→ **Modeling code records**

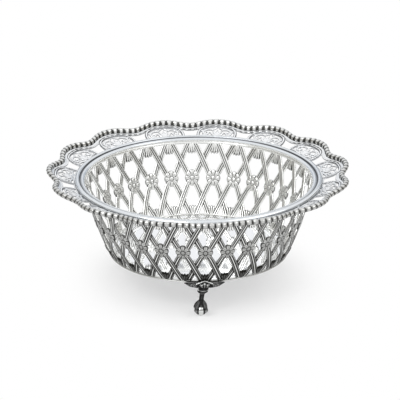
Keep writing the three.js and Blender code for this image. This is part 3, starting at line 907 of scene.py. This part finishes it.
def add_block(shape):
    """The head of the casting behind the crest, with two steps like a small capital."""
    middle = BLOCK_FRONT - LEG_RADIUS - BLOCK_STEPS[0][1]
    for wide, deep, low, high in BLOCK_STEPS:
        square = ((-wide, -deep), (wide, -deep), (wide, deep), (-wide, deep))
        corners = np.array([(x, middle + y, z) for z in (low, high) for x, y in square])
        faces = [(0, 1, 2, 3), (7, 6, 5, 4), (0, 4, 5, 1), (1, 5, 6, 2), (2, 6, 7, 3), (3, 7, 4, 0)]
        shape.add(corners + (BLOCK_SHIFT, LEG_RADIUS, 0.0), faces, 0.0)


def fused(shape):
    """Joins overlapping closed parts into one smoothed skin. Gives points in millimetres and faces."""
    mesh = to_mesh("fusing", shape)
    solid = new_object("fusing", mesh)
    remesh = solid.modifiers.new("fuse", "REMESH")
    remesh.mode = "VOXEL"
    remesh.voxel_size = CAST_VOXEL * MM
    soften = solid.modifiers.new("soften", "SMOOTH")
    soften.iterations = CAST_SOFTENING
    held = solid.evaluated_get(bpy.context.evaluated_depsgraph_get()).to_mesh()
    points = np.empty(len(held.vertices) * 3)
    held.vertices.foreach_get("co", points)
    faces = [tuple(face.vertices) for face in held.polygons]
    bpy.data.objects.remove(solid)
    bpy.data.meshes.remove(mesh)
    return points.reshape(-1, 3) / MM, faces


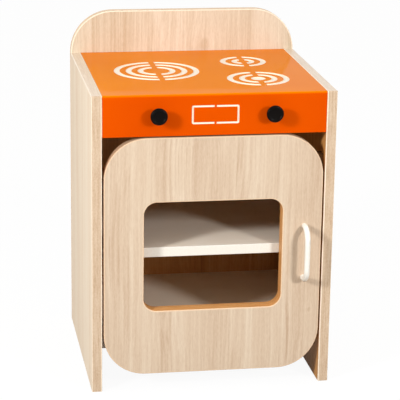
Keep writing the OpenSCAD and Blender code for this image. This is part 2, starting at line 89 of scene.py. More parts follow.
def add(tree, kind, inputs=None, out=0, stops=(), **settings):
    """Adds a node with its settings and colour stops, sets or links its inputs, and gives one output.
    A list of sockets links all of them to one input."""
    made = tree.nodes.new(kind)
    for name, value in settings.items():
        setattr(made, name, value)
    for number, (position, hex_text) in enumerate(stops):
        elements = made.color_ramp.elements
        element = elements[number] if number < 2 else elements.new(position)
        element.position, element.color = position, linear(hex_text)
    for name, value in (inputs or {}).items():
        sources = value if isinstance(value, list) else [value]
        if isinstance(sources[0], bpy.types.NodeSocket):
            for source in sources:
                tree.links.new(source, made.inputs[name])
        else:
            made.inputs[name].default_value = value
    return made.outputs[out] if made.outputs else made


def new_material(name):
    """An empty node material, with its tree."""
    material = bpy.data.materials.new(name)
    material.use_nodes = True
    material.node_tree.nodes.clear()
    return material, material.node_tree


def seen_white(tree):
    """1 for rays from the camera and in mirror or glass, which see the backdrop as plain white."""
    camera_ray, mirror_ray, glass_ray = (add(tree, "ShaderNodeLightPath", out=ray) for ray in (
        "Is Camera Ray", "Is Glossy Ray", "Is Transmission Ray"))
    either = add(tree, "ShaderNodeMath", {0: camera_ray, 1: mirror_ray}, operation="MAXIMUM")
    return add(tree, "ShaderNodeMath", {0: either, 1: glass_ray}, operation="MAXIMUM")


PAPER_GLOW = 0.94   # share of plain white in what the camera sees; the rest keeps the shadow
paper, tree = new_material("white_paper_sweep")
seen = seen_white(tree)
# the paper throws a dimmer light on the cabinet than it shows to the camera
tone = add(tree, "ShaderNodeMix", {0: seen, 6: linear("#97928B"), 7: linear("#FBFAF8")}, out=2,
           data_type="RGBA")
lit = add(tree, "ShaderNodeBsdfDiffuse", {"Color": tone})
glow = add(tree, "ShaderNodeEmission", {"Color": (1, 1, 1, 1), "Strength": 1.0})
share = add(tree, "ShaderNodeMath", {0: seen, 1: PAPER_GLOW}, operation="MULTIPLY")
mixed = add(tree, "ShaderNodeMixShader", {0: share, 1: lit, 2: glow})
add(tree, "ShaderNodeOutputMaterial", {"Surface": mixed})

SWEEP_REACH = 15   # metres from the middle to each side
sweep = bmesh.new()
for x, y in ((-1, -1), (1, -1), (1, 1), (-1, 1)):
    sweep.verts.new((x * SWEEP_REACH, y * SWEEP_REACH, 0))
sweep.faces.new(sweep.verts)
sweep_mesh = bpy.data.meshes.new("paper_floor")
sweep.to_mesh(sweep_mesh)
sweep.free()
sweep_mesh.materials.append(paper)
floor = bpy.data.objects.new("paper_floor", sweep_mesh)
scene.collection.objects.link(floor)

# The lit paper stands behind and beside the cabinet, a white ceiling hangs over it, and the room
# in front of it is dim.
DIM_ROOM = 0.06
LIT_PAPER = 0.72
CEILING = 0.80
world = bpy.data.worlds.new("studio_walls")
world.use_nodes = True
tree = world.node_tree
tree.nodes.clear()
toward = add(tree, "ShaderNodeTexCoord", out="Generated")
backward, upward = (add(tree, "ShaderNodeSeparateXYZ", {0: toward}, out=axis) for axis in "YZ")
around = add(tree, "ShaderNodeMapRange", {"Value": backward, "From Min": -0.4, "From Max": 0.4,
                                          "To Min": DIM_ROOM, "To Max": LIT_PAPER})
above = add(tree, "ShaderNodeMapRange", {"Value": upward, "From Min": 0.15, "From Max": 0.60,
                                         "To Min": 0.0, "To Max": CEILING})
brighter = add(tree, "ShaderNodeMath", {0: around, 1: above}, operation="MAXIMUM")
level = add(tree, "ShaderNodeMix", {0: seen_white(tree), 2: brighter, 3: 1.0}, data_type="FLOAT")
walls = add(tree, "ShaderNodeBackground", {"Color": (1, 1, 1, 1), "Strength": level})
add(tree, "ShaderNodeOutputWorld", {"Surface": walls})
scene.world = world


def soft_box(name, side, forward, height, power, size=0.34):
    """Square lamp, placed in metres from the middle of the cabinet's front, and aimed at that."""
    data = bpy.data.lights.new(name, "AREA")
    data.shape = "SQUARE"
    data.size = size
    data.energy = power
    lamp = bpy.data.objects.new(name, data)
    middle = Vector((0, cad_box[0][1] + 0.035, 0.27))
    lamp.location = middle + Vector((side, -forward, height))
    lamp.rotation_euler = (middle - lamp.location).to_track_quat("-Z", "Y").to_euler()
    scene.collection.objects.link(lamp)


soft_box("soft_box_right", 1.25, 1.97, 0.90, 33)
soft_box("soft_box_left", -1.86, 1.27, 1.07, 44)


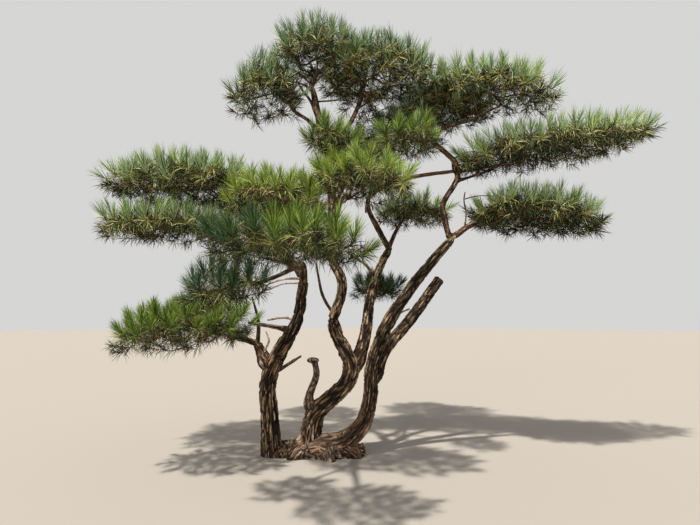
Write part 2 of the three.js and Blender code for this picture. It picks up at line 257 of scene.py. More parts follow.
class Value:
    """A shader socket, on which arithmetic adds Math nodes."""

    def __init__(self, tree: "Nodes", socket: bpy.types.NodeSocket) -> None:
        """Wrap a socket of a node tree."""
        self.tree = tree
        self.socket = socket

    def math(self, operation: str, one: Any, two: Any) -> "Value":
        """The result of a Math node on two sockets or numbers."""
        return self.tree.node("ShaderNodeMath", {"operation": operation}, {0: one, 1: two})

    def __add__(self, other: Any) -> "Value":
        """This plus other."""
        return self.math("ADD", self, other)

    def __sub__(self, other: Any) -> "Value":
        """This minus other."""
        return self.math("SUBTRACT", self, other)

    def __rsub__(self, other: Any) -> "Value":
        """Other minus this."""
        return self.math("SUBTRACT", other, self)

    def __mul__(self, other: Any) -> "Value":
        """This times other."""
        return self.math("MULTIPLY", self, other)

    __radd__ = __add__
    __rmul__ = __mul__


class Nodes:
    """The node tree of one material."""

    def __init__(self, name: str) -> None:
        """Start a material with nothing but its shader."""
        self.material = bpy.data.materials.new(name)
        self.material.use_nodes = True
        self.tree = self.material.node_tree
        self.shader = self.tree.nodes["Principled BSDF"]

    def node(self, kind: str, settings: dict[str, Any], sockets: dict[Any, Any], output: Any = 0) -> Value:
        """Add a node.

        Args:
            kind: the node's type.
            settings: its properties, or a ramp's stops under the name stops, set first.
            sockets: a Value or a plain value for each of its inputs, by name or number.
            output: which of its outputs to give back.

        Returns:
            The output, ready for arithmetic.
        """
        made = self.tree.nodes.new(kind)
        for key, value in settings.items():
            if key == "stops":
                ramp = made.color_ramp
                while len(ramp.elements) < len(value):
                    ramp.elements.new(0.5)
                for element, (place, colour) in zip(ramp.elements, value):
                    element.position = place
                    element.color = (*colour, 1.0)
            else:
                setattr(made, key, value)
        for key, value in sockets.items():
            self.feed(made.inputs[key], value)
        return Value(self, made.outputs[output])

    def feed(self, socket: bpy.types.NodeSocket, value: Any) -> None:
        """Link or set one input."""
        if isinstance(value, Value):
            self.tree.links.new(value.socket, socket)
        else:
            socket.default_value = value

    def attribute(self, name: str, output: str = "Fac") -> Value:
        """A value that the mesh holds at each vertex."""
        return self.node("ShaderNodeAttribute", {"attribute_name": name}, {}, output)

    def ramp(self, factor: Value, stops: list[tuple[float, Colour]]) -> Value:
        """A colour from a factor."""
        return self.node("ShaderNodeValToRGB", {"stops": stops}, {0: factor})

    def rise(self, factor: Value, start: float, end: float, low: float = 0.0, high: float = 1.0) -> Value:
        """A grey that goes from low to high while the factor goes from start to end."""
        return self.ramp(factor, [(start, (low,) * 3), (end, (high,) * 3)])

    def mix(self, factor: Any, one: Any, two: Any) -> Value:
        """A colour between two, from one at 0 to two at 1."""
        sockets = {"Factor": factor, 6: one, 7: two}
        return self.node("ShaderNodeMix", {"data_type": "RGBA"}, sockets, 2)

    def warp(self, at: Value, scale: float, strength: float) -> Value:
        """A vector pushed about by noise, so that a pattern on it is ragged."""
        push = self.node("ShaderNodeTexNoise", {}, {"Vector": at, "Scale": scale}, "Color")
        centred = self.node("ShaderNodeVectorMath", {"operation": "SUBTRACT"}, {0: push, 1: (0.5, 0.5, 0.5)})
        scaled = self.node("ShaderNodeVectorMath", {"operation": "SCALE"}, {0: centred, "Scale": strength})
        return self.node("ShaderNodeVectorMath", {"operation": "ADD"}, {0: at, 1: scaled})

    def noise(self, at: Value, scale: float, detail: float) -> Value:
        """Noise from 0 to 1 over a vector."""
        return self.node("ShaderNodeTexNoise", {}, {"Vector": at, "Scale": scale, "Detail": detail})


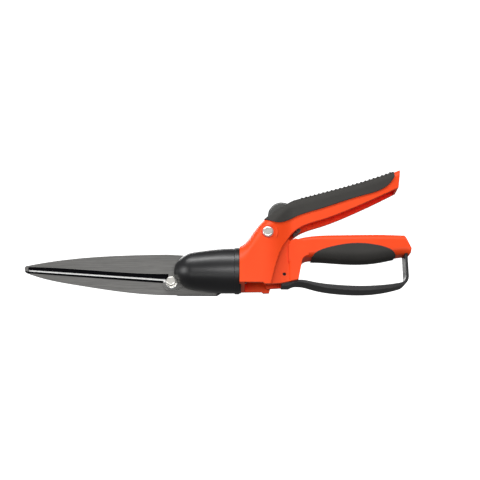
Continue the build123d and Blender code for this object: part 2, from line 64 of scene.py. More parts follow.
def makeMouldGrain():
    # fine spark-eroded grain with a slower unevenness under it
    tree, into, out = openGroup(
        "mouldGrain",
        [("Grain per metre", "NodeSocketFloat", 2500.0), ("Waviness", "NodeSocketFloat", 0.3)],
        [("Height", "NodeSocketFloat"), ("Mottle", "NodeSocketFloat")],
    )
    coords = addNode(tree, "ShaderNodeTexCoord", (-900, 300))
    fine = addNode(tree, "ShaderNodeTexNoise", (-600, 300), {"Detail": 2.0, "Roughness": 0.6})
    slow = addNode(tree, "ShaderNodeTexNoise", (-600, -100), {"Scale": 45.0, "Detail": 3.0})
    swell = addNode(tree, "ShaderNodeMath", (-300, -100), operation="MULTIPLY")
    both = addNode(tree, "ShaderNodeMath", (0, 100), operation="ADD")
    link = tree.links.new
    link(coords.outputs["Object"], fine.inputs["Vector"])
    link(coords.outputs["Object"], slow.inputs["Vector"])
    link(into.outputs["Grain per metre"], fine.inputs["Scale"])
    link(slow.outputs["Fac"], swell.inputs[0])
    link(into.outputs["Waviness"], swell.inputs[1])
    link(fine.outputs["Fac"], both.inputs[0])
    link(swell.outputs[0], both.inputs[1])
    link(both.outputs[0], out.inputs["Height"])
    link(slow.outputs["Fac"], out.inputs["Mottle"])
    return tree


def makeEdgeLight():
    # mask that is 1 along sharp edges, from how far a rounded normal leans away from the true one
    tree, into, out = openGroup(
        "edgeMask",
        [("Width", "NodeSocketFloat", 0.0008), ("Breakup", "NodeSocketFloat", 0.5)],
        [("Mask", "NodeSocketFloat"), ("Normal", "NodeSocketVector")],
    )
    coords = addNode(tree, "ShaderNodeTexCoord", (-900, 300))
    geometry = addNode(tree, "ShaderNodeNewGeometry", (-600, -200))
    rounded = addNode(tree, "ShaderNodeBevel", (-600, 0), samples=4)
    lean = addNode(tree, "ShaderNodeVectorMath", (-350, -100), operation="DOT_PRODUCT")
    turned = addNode(tree, "ShaderNodeMapRange", (-150, -100), {"From Min": 0.995, "From Max": 0.86})
    patches = addNode(tree, "ShaderNodeTexNoise", (-600, 300), {"Scale": 260.0, "Detail": 4.0})
    patchy = addNode(tree, "ShaderNodeMapRange", (-350, 300), {"From Min": 0.35, "From Max": 0.65})
    mixed = addNode(tree, "ShaderNodeMix", (0, 200), {"A": 1.0}, data_type="FLOAT")
    product = addNode(tree, "ShaderNodeMath", (250, 0), operation="MULTIPLY")
    link = tree.links.new
    link(coords.outputs["Object"], patches.inputs["Vector"])
    link(into.outputs["Width"], rounded.inputs["Radius"])
    link(rounded.outputs["Normal"], lean.inputs[0])
    link(geometry.outputs["Normal"], lean.inputs[1])
    link(lean.outputs["Value"], turned.inputs["Value"])
    link(patches.outputs["Fac"], patchy.inputs["Value"])
    link(into.outputs["Breakup"], mixed.inputs["Factor"])
    link(patchy.outputs[0], mixed.inputs["B"])
    link(mixed.outputs[0], product.inputs[0])
    link(turned.outputs[0], product.inputs[1])
    link(product.outputs[0], out.inputs["Mask"])
    link(rounded.outputs["Normal"], out.inputs["Normal"])
    return tree


def makeGrindLines():
    # long scratches along X, as a belt grinder leaves them
    tree, into, out = openGroup(
        "grindLines",
        [("Lines per metre", "NodeSocketFloat", 2600.0), ("Stretch", "NodeSocketFloat", 0.02)],
        [("Lines", "NodeSocketFloat"), ("Cloud", "NodeSocketFloat")],
    )
    coords = addNode(tree, "ShaderNodeTexCoord", (-900, 300))
    scale = addNode(tree, "ShaderNodeCombineXYZ", (-900, -200), {"Y": 1.0, "Z": 1.0})
    drawn = addNode(tree, "ShaderNodeVectorMath", (-650, 200), operation="MULTIPLY")
    lines = addNode(tree, "ShaderNodeTexNoise", (-400, 200), {"Detail": 3.0, "Roughness": 0.7})
    cloud = addNode(tree, "ShaderNodeTexNoise", (-400, -150), {"Scale": 22.0, "Detail": 2.0})
    link = tree.links.new
    link(into.outputs["Stretch"], scale.inputs["X"])
    link(coords.outputs["Object"], drawn.inputs[0])
    link(scale.outputs[0], drawn.inputs[1])
    link(drawn.outputs[0], lines.inputs["Vector"])
    link(into.outputs["Lines per metre"], lines.inputs["Scale"])
    link(coords.outputs["Object"], cloud.inputs["Vector"])
    link(lines.outputs["Fac"], out.inputs["Lines"])
    link(cloud.outputs["Fac"], out.inputs["Cloud"])
    return tree


def makeRecessShade():
    # painted shade: a mask that rises from 0 in the open to 1 far within a channel or a groove of the same
    # piece, where shade falls
    tree, into, out = openGroup(
        "recessShadeGroup", [("Reach", "NodeSocketFloat", 0.010)], [("Mask", "NodeSocketFloat")]
    )
    shut = addNode(tree, "ShaderNodeAmbientOcclusion", (-500, 0), samples=6, only_local=True)
    recessShade = addNode(tree, "ShaderNodeMapRange", (-200, 0), {"From Min": 0.80, "From Max": 0.42})
    link = tree.links.new
    link(into.outputs["Reach"], shut.inputs["Distance"])
    link(shut.outputs["AO"], recessShade.inputs["Value"])
    link(recessShade.outputs[0], out.inputs["Mask"])
    return tree


mouldGrain = makeMouldGrain()
edgeMask = makeEdgeLight()
grindLines = makeGrindLines()
recessShadeGroup = makeRecessShade()


def placeGroup(tree, group, spot, values):
    node = addNode(tree, "ShaderNodeGroup", spot, node_tree=group)
    for label, value in values.items():
        node.inputs[label].default_value = value
    return node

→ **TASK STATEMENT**
From the very first line of the data through the line with "return points.reshape(-1, 3) / MM, faces" in it, please reproduce each line exactly and output nothing more.

→ **RESULT OF THE EXERCISE**
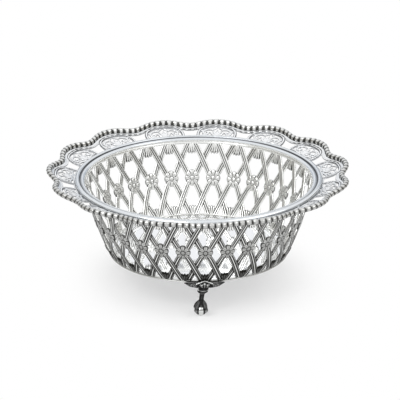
Keep writing the three.js and Blender code for this image. This is part 3, starting at line 907 of scene.py. This part finishes it.
def add_block(shape):
    """The head of the casting behind the crest, with two steps like a small capital."""
    middle = BLOCK_FRONT - LEG_RADIUS - BLOCK_STEPS[0][1]
    for wide, deep, low, high in BLOCK_STEPS:
        square = ((-wide, -deep), (wide, -deep), (wide, deep), (-wide, deep))
        corners = np.array([(x, middle + y, z) for z in (low, high) for x, y in square])
        faces = [(0, 1, 2, 3), (7, 6, 5, 4), (0, 4, 5, 1), (1, 5, 6, 2), (2, 6, 7, 3), (3, 7, 4, 0)]
        shape.add(corners + (BLOCK_SHIFT, LEG_RADIUS, 0.0), faces, 0.0)


def fused(shape):
    """Joins overlapping closed parts into one smoothed skin. Gives points in millimetres and faces."""
    mesh = to_mesh("fusing", shape)
    solid = new_object("fusing", mesh)
    remesh = solid.modifiers.new("fuse", "REMESH")
    remesh.mode = "VOXEL"
    remesh.voxel_size = CAST_VOXEL * MM
    soften = solid.modifiers.new("soften", "SMOOTH")
    soften.iterations = CAST_SOFTENING
    held = solid.evaluated_get(bpy.context.evaluated_depsgraph_get()).to_mesh()
    points = np.empty(len(held.vertices) * 3)
    held.vertices.foreach_get("co", points)
    faces = [tuple(face.vertices) for face in held.polygons]
    bpy.data.objects.remove(solid)
    bpy.data.meshes.remove(mesh)
    return points.reshape(-1, 3) / MM, faces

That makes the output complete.